Work to complete:
The material below holds a span beginning at the line with "r in water_radii])" and ending at the line with "imported = [obj". Quote that span exactly, both ends included, and only that span.

Source excerpt:
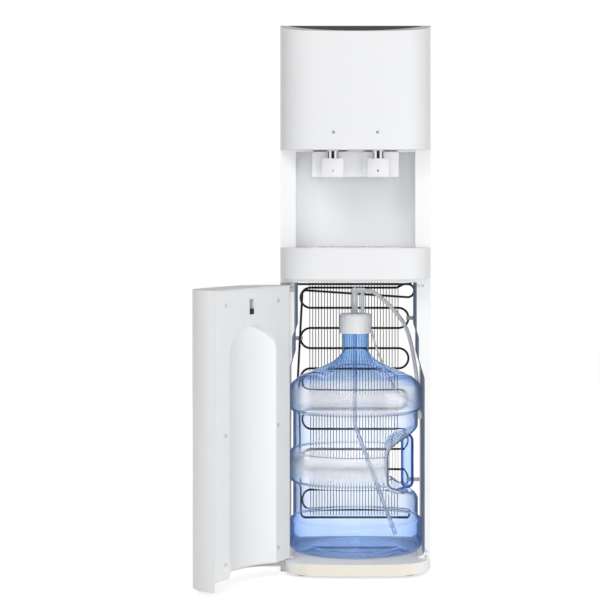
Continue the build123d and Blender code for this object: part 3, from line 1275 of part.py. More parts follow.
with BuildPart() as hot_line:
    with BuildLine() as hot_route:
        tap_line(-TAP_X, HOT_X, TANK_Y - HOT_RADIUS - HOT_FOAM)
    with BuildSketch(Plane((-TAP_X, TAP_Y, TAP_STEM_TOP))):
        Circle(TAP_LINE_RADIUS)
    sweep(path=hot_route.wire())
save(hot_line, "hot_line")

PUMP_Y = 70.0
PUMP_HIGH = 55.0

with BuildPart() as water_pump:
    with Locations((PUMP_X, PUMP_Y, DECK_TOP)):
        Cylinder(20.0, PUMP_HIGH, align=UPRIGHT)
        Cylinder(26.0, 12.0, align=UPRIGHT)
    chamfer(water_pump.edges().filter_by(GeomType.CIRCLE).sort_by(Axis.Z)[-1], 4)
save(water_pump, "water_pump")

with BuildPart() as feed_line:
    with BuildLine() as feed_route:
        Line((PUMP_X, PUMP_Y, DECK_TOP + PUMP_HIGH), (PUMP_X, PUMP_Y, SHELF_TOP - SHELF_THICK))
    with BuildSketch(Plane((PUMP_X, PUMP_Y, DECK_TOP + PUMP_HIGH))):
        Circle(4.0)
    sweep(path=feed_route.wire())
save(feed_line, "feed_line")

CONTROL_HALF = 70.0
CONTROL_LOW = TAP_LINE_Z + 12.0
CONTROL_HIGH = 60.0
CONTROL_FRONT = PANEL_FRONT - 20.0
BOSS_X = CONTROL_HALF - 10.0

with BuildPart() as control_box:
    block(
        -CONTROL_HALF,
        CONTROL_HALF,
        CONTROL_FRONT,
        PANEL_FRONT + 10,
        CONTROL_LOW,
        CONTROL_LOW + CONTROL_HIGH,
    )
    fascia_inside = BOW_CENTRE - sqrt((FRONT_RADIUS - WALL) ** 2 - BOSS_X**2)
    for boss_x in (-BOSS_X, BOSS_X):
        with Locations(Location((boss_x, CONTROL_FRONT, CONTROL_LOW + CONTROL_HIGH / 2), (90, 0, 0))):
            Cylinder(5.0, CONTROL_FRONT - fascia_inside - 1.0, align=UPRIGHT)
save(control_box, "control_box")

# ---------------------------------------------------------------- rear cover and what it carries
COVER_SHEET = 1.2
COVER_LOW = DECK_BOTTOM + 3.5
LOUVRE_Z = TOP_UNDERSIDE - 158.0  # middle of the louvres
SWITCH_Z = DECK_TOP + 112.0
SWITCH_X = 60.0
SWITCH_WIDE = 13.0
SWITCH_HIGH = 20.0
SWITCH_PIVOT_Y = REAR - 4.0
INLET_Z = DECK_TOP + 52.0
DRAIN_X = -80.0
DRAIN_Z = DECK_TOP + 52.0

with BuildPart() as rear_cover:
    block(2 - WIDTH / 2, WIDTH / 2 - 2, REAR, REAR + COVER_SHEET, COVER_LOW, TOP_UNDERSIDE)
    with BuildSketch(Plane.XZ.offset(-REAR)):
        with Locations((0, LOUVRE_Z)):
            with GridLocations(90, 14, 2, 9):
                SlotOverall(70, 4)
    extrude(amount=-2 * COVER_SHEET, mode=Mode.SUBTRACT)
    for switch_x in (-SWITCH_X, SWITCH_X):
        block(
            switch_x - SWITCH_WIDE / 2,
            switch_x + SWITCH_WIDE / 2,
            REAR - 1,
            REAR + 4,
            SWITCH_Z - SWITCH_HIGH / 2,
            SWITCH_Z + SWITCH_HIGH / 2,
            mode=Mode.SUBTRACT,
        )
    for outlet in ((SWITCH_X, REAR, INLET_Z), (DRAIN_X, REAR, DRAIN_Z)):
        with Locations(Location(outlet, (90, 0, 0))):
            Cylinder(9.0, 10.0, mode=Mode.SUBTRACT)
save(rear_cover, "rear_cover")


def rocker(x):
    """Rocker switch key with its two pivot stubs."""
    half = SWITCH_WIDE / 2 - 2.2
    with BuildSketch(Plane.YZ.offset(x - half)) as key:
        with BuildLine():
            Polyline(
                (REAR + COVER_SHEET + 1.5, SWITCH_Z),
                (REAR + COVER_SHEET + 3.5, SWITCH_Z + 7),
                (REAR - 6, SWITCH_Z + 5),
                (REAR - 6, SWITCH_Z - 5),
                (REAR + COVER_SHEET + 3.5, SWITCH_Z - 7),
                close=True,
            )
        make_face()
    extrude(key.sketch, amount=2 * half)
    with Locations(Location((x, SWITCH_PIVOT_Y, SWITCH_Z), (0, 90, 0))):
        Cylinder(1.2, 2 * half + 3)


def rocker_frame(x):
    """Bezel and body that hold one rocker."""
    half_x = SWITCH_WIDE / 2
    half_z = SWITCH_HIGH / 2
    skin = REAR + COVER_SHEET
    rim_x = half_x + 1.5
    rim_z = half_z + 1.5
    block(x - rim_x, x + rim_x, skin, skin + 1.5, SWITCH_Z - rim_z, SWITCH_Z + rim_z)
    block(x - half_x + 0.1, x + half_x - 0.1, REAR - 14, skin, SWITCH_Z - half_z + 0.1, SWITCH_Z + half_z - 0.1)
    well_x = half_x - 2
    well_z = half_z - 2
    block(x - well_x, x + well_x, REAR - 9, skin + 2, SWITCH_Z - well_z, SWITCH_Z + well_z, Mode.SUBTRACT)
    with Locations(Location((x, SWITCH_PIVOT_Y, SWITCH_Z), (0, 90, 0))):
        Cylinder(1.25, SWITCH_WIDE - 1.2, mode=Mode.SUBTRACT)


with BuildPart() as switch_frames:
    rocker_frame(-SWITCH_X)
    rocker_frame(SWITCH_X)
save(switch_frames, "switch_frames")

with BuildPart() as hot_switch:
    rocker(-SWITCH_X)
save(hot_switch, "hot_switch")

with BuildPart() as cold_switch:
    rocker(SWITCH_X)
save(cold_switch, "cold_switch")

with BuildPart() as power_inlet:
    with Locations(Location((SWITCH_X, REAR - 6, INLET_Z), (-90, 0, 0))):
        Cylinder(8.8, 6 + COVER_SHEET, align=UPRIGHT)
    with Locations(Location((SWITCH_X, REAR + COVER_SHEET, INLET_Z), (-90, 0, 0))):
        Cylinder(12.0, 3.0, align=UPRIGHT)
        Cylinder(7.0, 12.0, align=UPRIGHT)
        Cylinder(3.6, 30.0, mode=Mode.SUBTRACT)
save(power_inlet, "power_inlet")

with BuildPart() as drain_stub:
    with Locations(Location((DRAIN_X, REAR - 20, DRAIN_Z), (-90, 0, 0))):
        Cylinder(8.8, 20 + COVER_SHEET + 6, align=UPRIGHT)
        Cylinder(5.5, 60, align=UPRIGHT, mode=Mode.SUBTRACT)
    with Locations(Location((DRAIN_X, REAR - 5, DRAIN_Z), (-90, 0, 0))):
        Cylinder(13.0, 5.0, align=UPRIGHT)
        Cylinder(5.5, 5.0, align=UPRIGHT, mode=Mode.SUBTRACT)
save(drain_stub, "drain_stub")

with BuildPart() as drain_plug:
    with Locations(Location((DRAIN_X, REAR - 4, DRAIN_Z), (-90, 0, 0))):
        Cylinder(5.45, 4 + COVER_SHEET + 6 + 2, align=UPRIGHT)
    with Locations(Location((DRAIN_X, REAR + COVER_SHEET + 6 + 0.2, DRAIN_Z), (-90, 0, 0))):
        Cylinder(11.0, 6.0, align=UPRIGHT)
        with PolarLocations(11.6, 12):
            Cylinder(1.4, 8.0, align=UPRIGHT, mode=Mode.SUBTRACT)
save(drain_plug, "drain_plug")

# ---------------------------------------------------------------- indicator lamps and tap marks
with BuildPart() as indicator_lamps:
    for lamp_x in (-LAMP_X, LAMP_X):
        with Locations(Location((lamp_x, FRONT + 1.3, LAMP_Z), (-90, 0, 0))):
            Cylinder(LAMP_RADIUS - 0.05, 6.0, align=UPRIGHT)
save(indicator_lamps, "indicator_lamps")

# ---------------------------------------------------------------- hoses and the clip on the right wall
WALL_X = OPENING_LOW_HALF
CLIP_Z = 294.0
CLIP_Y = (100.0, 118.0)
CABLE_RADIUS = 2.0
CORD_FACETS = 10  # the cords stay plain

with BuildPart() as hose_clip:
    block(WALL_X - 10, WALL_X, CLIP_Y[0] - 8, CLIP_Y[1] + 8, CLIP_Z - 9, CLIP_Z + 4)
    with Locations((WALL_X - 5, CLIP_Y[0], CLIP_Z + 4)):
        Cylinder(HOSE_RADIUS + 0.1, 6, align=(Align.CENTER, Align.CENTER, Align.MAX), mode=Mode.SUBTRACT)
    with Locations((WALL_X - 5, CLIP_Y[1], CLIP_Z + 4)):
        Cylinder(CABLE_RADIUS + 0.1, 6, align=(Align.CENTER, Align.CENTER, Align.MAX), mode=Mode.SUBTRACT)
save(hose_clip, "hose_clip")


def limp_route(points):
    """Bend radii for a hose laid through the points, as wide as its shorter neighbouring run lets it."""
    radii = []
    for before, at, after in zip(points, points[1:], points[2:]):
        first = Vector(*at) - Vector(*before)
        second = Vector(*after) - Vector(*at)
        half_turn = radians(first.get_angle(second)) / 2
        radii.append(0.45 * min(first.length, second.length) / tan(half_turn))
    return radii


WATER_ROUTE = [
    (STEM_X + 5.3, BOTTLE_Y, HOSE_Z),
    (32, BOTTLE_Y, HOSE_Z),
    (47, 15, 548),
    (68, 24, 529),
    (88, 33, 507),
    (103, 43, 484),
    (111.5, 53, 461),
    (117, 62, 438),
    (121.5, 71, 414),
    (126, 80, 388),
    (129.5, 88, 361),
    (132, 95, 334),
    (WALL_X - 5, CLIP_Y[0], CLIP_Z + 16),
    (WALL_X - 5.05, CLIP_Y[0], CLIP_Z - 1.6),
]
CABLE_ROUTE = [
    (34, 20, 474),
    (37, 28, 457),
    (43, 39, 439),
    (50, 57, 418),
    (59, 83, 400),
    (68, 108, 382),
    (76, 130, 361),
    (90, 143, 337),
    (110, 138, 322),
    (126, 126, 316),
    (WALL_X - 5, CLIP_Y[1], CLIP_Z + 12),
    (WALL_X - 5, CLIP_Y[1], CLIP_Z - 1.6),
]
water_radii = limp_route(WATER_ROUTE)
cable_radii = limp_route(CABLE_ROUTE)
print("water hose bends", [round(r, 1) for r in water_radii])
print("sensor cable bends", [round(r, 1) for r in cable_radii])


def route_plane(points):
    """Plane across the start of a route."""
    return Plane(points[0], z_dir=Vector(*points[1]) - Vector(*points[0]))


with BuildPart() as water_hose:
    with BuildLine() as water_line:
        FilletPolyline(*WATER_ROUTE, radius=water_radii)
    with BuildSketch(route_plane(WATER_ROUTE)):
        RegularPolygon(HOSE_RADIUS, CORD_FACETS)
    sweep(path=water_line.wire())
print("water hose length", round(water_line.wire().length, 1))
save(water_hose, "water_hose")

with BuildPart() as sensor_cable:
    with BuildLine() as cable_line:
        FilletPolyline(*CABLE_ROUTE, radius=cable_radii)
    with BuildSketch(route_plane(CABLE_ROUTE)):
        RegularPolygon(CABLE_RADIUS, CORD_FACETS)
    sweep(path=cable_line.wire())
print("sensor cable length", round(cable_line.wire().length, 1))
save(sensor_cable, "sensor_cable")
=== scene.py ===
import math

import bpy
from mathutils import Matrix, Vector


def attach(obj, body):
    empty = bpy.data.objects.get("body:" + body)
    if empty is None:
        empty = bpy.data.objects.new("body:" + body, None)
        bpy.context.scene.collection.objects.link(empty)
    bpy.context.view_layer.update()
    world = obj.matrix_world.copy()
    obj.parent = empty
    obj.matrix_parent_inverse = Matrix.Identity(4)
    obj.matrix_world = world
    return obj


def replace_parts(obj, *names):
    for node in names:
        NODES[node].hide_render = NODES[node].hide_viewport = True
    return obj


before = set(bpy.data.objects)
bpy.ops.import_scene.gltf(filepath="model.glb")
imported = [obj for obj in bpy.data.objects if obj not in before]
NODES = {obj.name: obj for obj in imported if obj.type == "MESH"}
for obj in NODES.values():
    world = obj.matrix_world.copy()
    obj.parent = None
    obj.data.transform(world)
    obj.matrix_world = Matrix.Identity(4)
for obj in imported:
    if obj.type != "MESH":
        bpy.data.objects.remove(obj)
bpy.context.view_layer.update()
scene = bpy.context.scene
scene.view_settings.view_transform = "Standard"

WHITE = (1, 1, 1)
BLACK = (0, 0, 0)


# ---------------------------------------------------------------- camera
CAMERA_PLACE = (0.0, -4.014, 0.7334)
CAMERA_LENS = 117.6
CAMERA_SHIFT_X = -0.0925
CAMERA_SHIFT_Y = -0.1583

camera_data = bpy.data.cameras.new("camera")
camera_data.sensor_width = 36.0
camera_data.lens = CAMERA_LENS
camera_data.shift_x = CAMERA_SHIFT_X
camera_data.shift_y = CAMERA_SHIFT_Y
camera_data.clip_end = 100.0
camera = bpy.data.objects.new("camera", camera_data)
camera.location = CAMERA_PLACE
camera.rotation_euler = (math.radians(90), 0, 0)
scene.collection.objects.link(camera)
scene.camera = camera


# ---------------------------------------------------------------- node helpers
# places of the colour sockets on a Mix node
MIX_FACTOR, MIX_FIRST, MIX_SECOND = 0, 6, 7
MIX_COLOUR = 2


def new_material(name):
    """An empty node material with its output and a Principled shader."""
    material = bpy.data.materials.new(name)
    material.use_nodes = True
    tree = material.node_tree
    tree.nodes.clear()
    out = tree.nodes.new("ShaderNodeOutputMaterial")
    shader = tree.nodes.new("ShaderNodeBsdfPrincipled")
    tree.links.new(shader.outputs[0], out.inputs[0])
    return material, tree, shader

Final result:
print("water hose bends", [round(r, 1) for r in water_radii])
print("sensor cable bends", [round(r, 1) for r in cable_radii])


def route_plane(points):
    """Plane across the start of a route."""
    return Plane(points[0], z_dir=Vector(*points[1]) - Vector(*points[0]))


with BuildPart() as water_hose:
    with BuildLine() as water_line:
        FilletPolyline(*WATER_ROUTE, radius=water_radii)
    with BuildSketch(route_plane(WATER_ROUTE)):
        RegularPolygon(HOSE_RADIUS, CORD_FACETS)
    sweep(path=water_line.wire())
print("water hose length", round(water_line.wire().length, 1))
save(water_hose, "water_hose")

with BuildPart() as sensor_cable:
    with BuildLine() as cable_line:
        FilletPolyline(*CABLE_ROUTE, radius=cable_radii)
    with BuildSketch(route_plane(CABLE_ROUTE)):
        RegularPolygon(CABLE_RADIUS, CORD_FACETS)
    sweep(path=cable_line.wire())
print("sensor cable length", round(cable_line.wire().length, 1))
save(sensor_cable, "sensor_cable")
=== scene.py ===
import math

import bpy
from mathutils import Matrix, Vector


def attach(obj, body):
    empty = bpy.data.objects.get("body:" + body)
    if empty is None:
        empty = bpy.data.objects.new("body:" + body, None)
        bpy.context.scene.collection.objects.link(empty)
    bpy.context.view_layer.update()
    world = obj.matrix_world.copy()
    obj.parent = empty
    obj.matrix_parent_inverse = Matrix.Identity(4)
    obj.matrix_world = world
    return obj


def replace_parts(obj, *names):
    for node in names:
        NODES[node].hide_render = NODES[node].hide_viewport = True
    return obj


before = set(bpy.data.objects)
bpy.ops.import_scene.gltf(filepath="model.glb")
imported = [obj for obj in bpy.data.objects if obj not in before]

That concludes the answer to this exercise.